Time to Get Back on Track

It has been so so long! Last time I posted here was the when I was half way pregnant with baby number 3. Well he arrived! He is now a chubby 6 month old. We called him Ammon. I have been posting more regularly over at our normal family blog though so I am not completely useless.

Maybe I'll just give an update on where were all are and then we can get back to regular posting tomorrow.
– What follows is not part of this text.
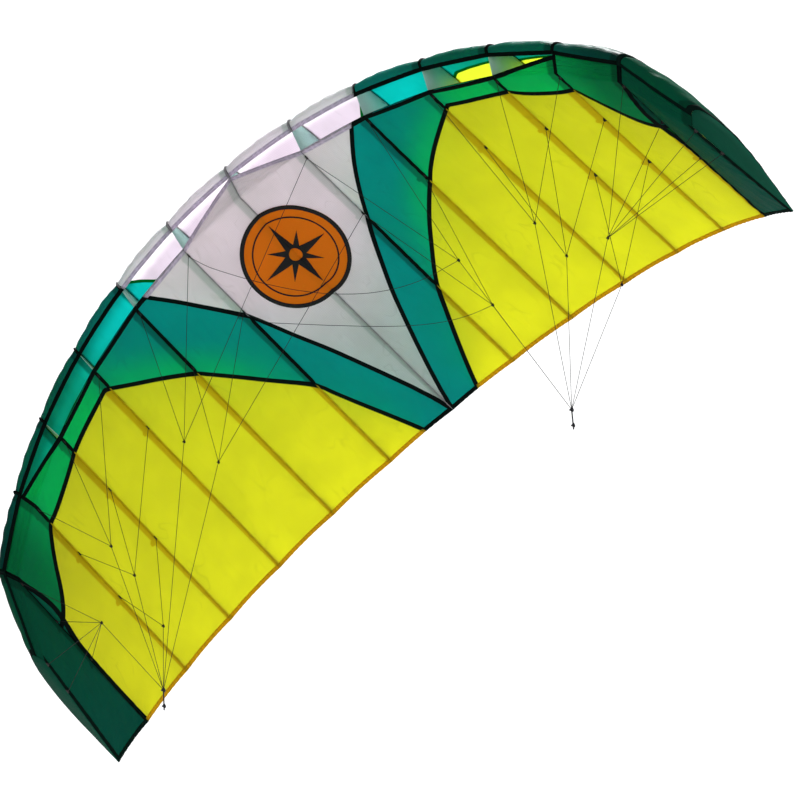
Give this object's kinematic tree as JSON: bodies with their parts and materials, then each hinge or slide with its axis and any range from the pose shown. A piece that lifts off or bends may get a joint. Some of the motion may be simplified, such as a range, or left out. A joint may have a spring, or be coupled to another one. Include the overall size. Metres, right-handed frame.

Me: I am still loving being at home with my kiddos, wouldn't have it any other way. Life is a whole lot crazier now with 3 kids. I don't know how easy I had it with just two...not to mention just one! We are in the process of building our first home which "should" be finished some time in the New Year but we shall see. I have been excitedly buying little bits and pieces to decorate with and replace our old worn out things with.
My cousin and I just started our food website, it is still in the very early stages though so not ready for viewing properly yet. On the topic of food, our new house has a HUGE HUGE HUGE oven. That was my one must have, oh and a dishwasher. I think I'm going to be in heaven.
Oh yes big development in my life....After having a learners permit for 9 years 7 months I FINALLY sat my actual driving test. I passed with flying colours whoop whoop yey me! My husband is super stocked too.


Aarahi: Nothing much changes with this man. He is about as steady as can be, We were recently apart for 3 weeks which was horrible. It is so true the saying that "you don't know what you have until you don't have it any more" or something like that.








Auron: Oh my reliable, obedient, faithful Auron. He is the calm in my life. The only time you will see Auron lose the plot is if he is super super tired. He is a big 4 year old now and loves to be the big brother. especially to Ammon. It is so sweet to see the bond that has already formed between the two of them. I think they are going to be inseparable as the years progress. At the moment Auron and I have developed a love for reading chapter books together. Our current fix is Charlie and the Chocolate Factory. He hasn't seen the movie yet so it is all new and wonderful to him. I love that he can imagine it in his own mind without preconceived images of how everything looks.

Liliana-Mei: You can't have the calm without the storm and Lili continues to be my storm! Tonight she went to bed with no dinner (don't worry she wasn't starving) because she simply refuses to ever eat dinner, so I had enough of babying her and the dinner time nightmare and told her she had until Daddy finished his dinner to start eating or she would be off to bed. She is stubborn to the point of almost sending be bonkers. But right at the moment when you think she is going to send you toppling off the cliff she will melt your heart and you would never imagine she was just about to have to admitted to the loony bin. She is the most loving and affectionate kid and I love spending time with her. She is always first awake in mornings so we always have early morning cuddles in the dark. I took her to see the Minion movie a few weeks ago and she still thanks me multiple times a day. I love that she appreciated that special trip so much. She tells everyone about it.



Ammon: He's a pretty chilled out baby. He had a double ear infection last month and we had no idea because he wasn't even grumpy. He is my best sleeper...I think I deserve one by now. He had his first plane trip last month and is set to be a frequent traveller just like his siblings. I think he looks a lot like Auron when he was a baby, sometimes I have to have a double take in photos, epecially since they are often wearing the same clothes.










So that is us. All up to date and I can't wait to start blogging properly again.